- **What you need to do**: Check every line below for the word "bodies" and copy the ones that have it.

- **Dataset content**:

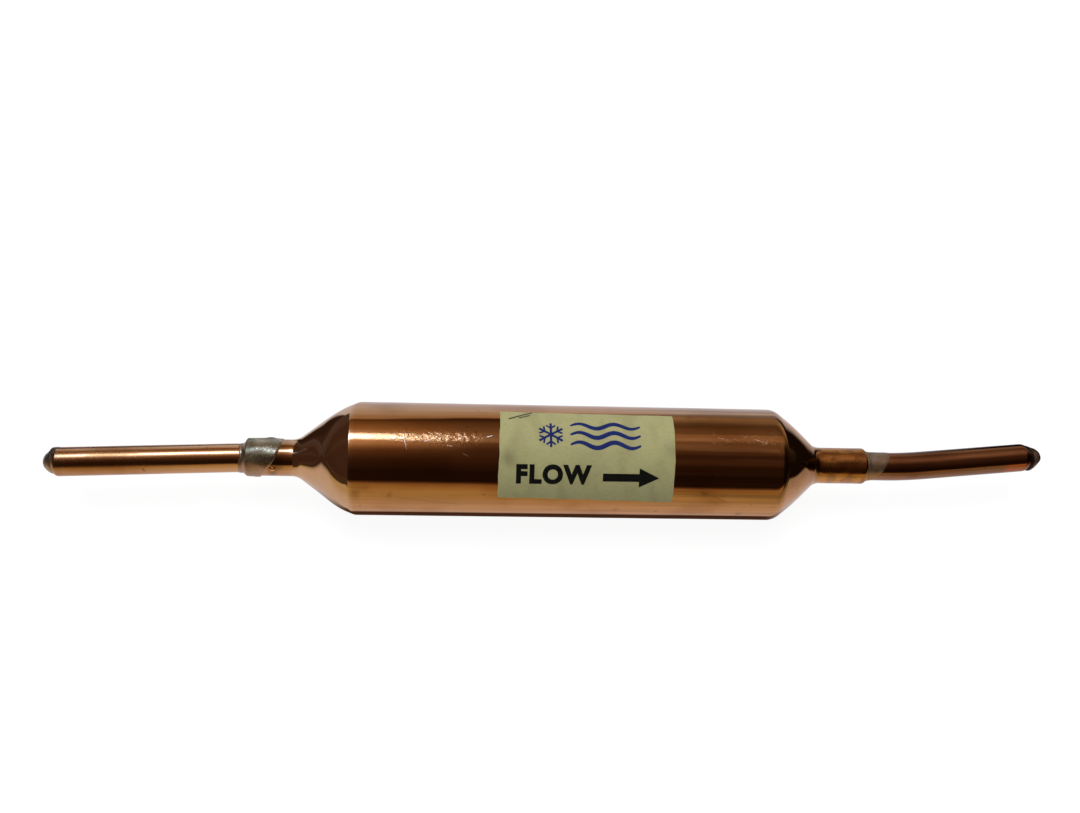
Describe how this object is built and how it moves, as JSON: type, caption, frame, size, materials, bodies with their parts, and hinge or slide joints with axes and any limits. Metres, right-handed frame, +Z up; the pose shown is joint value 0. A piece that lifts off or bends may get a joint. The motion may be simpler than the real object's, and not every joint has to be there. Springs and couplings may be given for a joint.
{
  "type": "filter drier",
  "caption": "Spun copper filter drier for a small refrigeration circuit, with soldered and sealed copper tube ends and a paper flow label.",
  "frame": {"origin": "on the floor under the middle of the whole length, with the barrel lying on z = 0", "axes": "+X along the shell's centre line, the way that the refrigerant flows; +Z up; the inlet tube leans towards -Y and the outlet tube bends towards +Y"},
  "size_m": [0.2238, 0.025, 0.0251],
  "materials": {
    "copper_shell": "polished spun copper with fine scratches and light tarnish",
    "copper_tube": "drawn copper tube, bright",
    "dark_copper_tube": "drawn copper tube, heat-darkened",
    "solder": "dull grey solder",
    "copper_drop": "bright drop of filler metal",
    "seal_solder": "dark tarnished solder",
    "label_paper": "aged khaki label paper, matt",
    "strainer_steel": "pressed steel",
    "gauze_wire": "woven brass wire",
    "desiccant_beads": "matt clay beads"
  },
  "bodies": {
    "root": {"shell": "copper_shell", "inlet_tube": "copper_tube", "outlet_tube": "dark_copper_tube", "inlet_solder": "solder", "inlet_solder_drop": "copper_drop", "outlet_solder": "solder", "inlet_seal": "seal_solder", "outlet_seal": "seal_solder", "label": "label_paper", "inlet_ring": "strainer_steel", "outlet_ring": "strainer_steel", "inlet_gauze": "gauze_wire", "outlet_gauze": "gauze_wire", "desiccant": "desiccant_beads"}
  },
  "joints": []
}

- **Exercise solution**:
Describe how this object is built and how it moves, as JSON: type, caption, frame, size, materials, bodies with their parts, and hinge or slide joints with axes and any limits. Metres, right-handed frame, +Z up; the pose shown is joint value 0. A piece that lifts off or bends may get a joint. The motion may be simpler than the real object's, and not every joint has to be there. Springs and couplings may be given for a joint.
  "bodies": {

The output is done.